↓
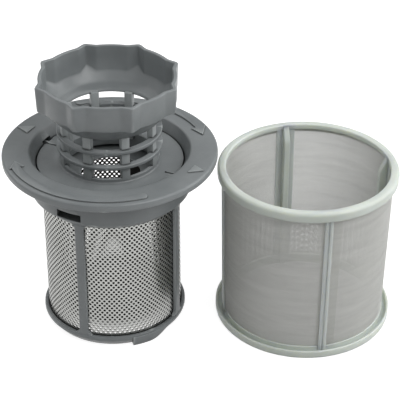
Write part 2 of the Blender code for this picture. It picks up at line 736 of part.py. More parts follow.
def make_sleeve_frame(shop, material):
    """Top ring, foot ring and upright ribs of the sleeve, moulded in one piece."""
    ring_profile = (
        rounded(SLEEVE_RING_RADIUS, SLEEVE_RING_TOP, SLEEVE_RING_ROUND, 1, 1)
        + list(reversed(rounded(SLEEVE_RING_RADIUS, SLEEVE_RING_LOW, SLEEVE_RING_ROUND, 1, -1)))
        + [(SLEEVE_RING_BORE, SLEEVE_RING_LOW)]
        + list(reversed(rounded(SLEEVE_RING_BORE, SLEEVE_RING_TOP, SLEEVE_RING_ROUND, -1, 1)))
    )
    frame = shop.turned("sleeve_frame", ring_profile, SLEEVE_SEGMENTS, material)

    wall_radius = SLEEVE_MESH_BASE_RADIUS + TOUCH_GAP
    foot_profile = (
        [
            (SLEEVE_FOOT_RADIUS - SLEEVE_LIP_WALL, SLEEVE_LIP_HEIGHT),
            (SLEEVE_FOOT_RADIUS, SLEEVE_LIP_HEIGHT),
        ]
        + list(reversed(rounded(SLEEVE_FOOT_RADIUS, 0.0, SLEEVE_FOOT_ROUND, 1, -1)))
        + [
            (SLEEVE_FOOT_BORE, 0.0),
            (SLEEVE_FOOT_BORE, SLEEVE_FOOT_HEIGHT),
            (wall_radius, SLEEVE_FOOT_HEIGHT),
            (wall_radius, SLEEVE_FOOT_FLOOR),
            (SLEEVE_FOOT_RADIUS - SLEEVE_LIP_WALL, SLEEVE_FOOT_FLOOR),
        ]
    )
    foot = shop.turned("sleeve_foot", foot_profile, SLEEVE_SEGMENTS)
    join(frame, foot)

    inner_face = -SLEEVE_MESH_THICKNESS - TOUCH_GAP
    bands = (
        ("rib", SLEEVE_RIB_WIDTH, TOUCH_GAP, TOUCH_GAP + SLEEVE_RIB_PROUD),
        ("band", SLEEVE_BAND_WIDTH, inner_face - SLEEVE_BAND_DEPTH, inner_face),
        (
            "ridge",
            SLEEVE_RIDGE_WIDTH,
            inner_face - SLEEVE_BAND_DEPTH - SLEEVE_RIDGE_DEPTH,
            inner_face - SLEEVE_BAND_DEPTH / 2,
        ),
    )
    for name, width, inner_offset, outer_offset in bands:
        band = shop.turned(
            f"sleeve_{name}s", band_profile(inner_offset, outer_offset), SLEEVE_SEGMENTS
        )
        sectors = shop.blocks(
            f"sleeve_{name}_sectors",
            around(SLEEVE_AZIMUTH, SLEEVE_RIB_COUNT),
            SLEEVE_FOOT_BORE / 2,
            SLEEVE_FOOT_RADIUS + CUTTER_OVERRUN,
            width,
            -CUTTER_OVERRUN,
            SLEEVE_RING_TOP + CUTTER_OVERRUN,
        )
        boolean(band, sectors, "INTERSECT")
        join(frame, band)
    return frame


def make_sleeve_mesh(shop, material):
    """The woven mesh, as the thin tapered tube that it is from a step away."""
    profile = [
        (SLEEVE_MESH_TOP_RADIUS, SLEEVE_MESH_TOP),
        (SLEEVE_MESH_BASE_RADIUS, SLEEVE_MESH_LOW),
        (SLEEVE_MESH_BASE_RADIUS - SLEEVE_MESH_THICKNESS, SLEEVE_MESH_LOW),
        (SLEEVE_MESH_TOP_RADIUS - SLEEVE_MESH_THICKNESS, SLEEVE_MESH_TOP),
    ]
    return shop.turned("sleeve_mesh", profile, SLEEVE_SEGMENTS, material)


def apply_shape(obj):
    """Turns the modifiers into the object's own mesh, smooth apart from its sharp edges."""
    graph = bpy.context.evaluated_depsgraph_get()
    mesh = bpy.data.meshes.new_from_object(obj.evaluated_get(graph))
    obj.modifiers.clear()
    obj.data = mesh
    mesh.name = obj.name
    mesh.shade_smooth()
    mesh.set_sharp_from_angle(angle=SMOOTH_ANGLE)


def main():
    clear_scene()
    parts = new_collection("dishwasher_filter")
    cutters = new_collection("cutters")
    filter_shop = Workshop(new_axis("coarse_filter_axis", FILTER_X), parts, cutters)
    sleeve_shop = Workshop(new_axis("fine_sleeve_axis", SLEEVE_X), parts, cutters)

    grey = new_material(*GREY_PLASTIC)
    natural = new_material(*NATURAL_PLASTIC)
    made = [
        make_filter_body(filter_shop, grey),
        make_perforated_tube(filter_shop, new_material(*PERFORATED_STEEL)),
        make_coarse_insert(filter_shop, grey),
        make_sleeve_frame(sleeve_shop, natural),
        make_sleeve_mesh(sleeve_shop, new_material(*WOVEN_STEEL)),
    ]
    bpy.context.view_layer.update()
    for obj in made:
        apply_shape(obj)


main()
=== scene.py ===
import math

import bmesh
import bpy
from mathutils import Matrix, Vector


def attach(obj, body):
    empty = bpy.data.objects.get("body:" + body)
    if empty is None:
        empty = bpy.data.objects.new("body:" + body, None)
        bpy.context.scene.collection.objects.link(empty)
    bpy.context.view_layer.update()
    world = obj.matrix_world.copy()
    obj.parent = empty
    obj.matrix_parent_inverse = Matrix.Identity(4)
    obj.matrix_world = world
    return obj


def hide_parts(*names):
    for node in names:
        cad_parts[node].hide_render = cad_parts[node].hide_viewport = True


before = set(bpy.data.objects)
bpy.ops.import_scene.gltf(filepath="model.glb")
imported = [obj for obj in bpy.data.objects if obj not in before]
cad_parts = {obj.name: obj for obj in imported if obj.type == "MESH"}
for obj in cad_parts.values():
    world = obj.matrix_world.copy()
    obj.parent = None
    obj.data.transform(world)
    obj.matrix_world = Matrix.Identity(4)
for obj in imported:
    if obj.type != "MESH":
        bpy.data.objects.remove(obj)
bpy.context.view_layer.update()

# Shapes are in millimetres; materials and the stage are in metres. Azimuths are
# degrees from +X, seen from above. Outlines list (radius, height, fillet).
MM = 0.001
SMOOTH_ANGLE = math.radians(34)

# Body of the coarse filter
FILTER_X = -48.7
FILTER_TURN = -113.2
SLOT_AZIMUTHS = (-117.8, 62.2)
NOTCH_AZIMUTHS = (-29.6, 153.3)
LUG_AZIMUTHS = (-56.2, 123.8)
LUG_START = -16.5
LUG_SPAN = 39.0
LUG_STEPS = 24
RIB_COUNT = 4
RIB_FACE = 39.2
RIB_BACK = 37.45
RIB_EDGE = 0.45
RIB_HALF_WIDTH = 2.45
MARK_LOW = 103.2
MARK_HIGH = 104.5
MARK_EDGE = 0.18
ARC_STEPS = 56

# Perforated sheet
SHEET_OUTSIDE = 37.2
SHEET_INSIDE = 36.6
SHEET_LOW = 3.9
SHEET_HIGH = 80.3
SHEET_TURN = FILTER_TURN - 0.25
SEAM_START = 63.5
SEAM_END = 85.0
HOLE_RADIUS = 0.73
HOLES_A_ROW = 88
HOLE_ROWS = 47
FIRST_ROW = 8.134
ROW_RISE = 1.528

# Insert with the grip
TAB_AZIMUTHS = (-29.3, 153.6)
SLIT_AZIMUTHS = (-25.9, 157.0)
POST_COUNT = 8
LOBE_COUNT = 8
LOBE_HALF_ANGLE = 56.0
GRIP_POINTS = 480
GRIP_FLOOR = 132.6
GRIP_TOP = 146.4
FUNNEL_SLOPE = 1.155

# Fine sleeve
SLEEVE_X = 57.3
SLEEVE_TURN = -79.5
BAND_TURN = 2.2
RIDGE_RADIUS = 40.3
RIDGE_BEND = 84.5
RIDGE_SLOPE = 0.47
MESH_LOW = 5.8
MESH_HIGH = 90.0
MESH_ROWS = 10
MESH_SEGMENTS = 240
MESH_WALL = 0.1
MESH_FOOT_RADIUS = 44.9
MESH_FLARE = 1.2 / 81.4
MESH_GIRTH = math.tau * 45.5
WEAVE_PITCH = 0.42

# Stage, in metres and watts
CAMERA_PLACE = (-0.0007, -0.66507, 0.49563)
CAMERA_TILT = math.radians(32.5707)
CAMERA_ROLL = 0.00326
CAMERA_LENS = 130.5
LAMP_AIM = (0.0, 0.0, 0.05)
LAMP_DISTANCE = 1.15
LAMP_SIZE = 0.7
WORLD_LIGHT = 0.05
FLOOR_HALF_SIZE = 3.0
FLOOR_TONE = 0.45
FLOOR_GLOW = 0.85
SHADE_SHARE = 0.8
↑
● YOUR INSTRUCTIONS
Extract and output the part that opens with the line containing "grey = new_material(*GREY_PLASTIC)" and closes with the line containing "cad_parts[node].hide_render = cad_parts[node].hide_viewport", unchanged, ends included.

● CORRECT ANSWER
    grey = new_material(*GREY_PLASTIC)
    natural = new_material(*NATURAL_PLASTIC)
    made = [
        make_filter_body(filter_shop, grey),
        make_perforated_tube(filter_shop, new_material(*PERFORATED_STEEL)),
        make_coarse_insert(filter_shop, grey),
        make_sleeve_frame(sleeve_shop, natural),
        make_sleeve_mesh(sleeve_shop, new_material(*WOVEN_STEEL)),
    ]
    bpy.context.view_layer.update()
    for obj in made:
        apply_shape(obj)


main()
=== scene.py ===
import math

import bmesh
import bpy
from mathutils import Matrix, Vector


def attach(obj, body):
    empty = bpy.data.objects.get("body:" + body)
    if empty is None:
        empty = bpy.data.objects.new("body:" + body, None)
        bpy.context.scene.collection.objects.link(empty)
    bpy.context.view_layer.update()
    world = obj.matrix_world.copy()
    obj.parent = empty
    obj.matrix_parent_inverse = Matrix.Identity(4)
    obj.matrix_world = world
    return obj


def hide_parts(*names):
    for node in names:
        cad_parts[node].hide_render = cad_parts[node].hide_viewport = True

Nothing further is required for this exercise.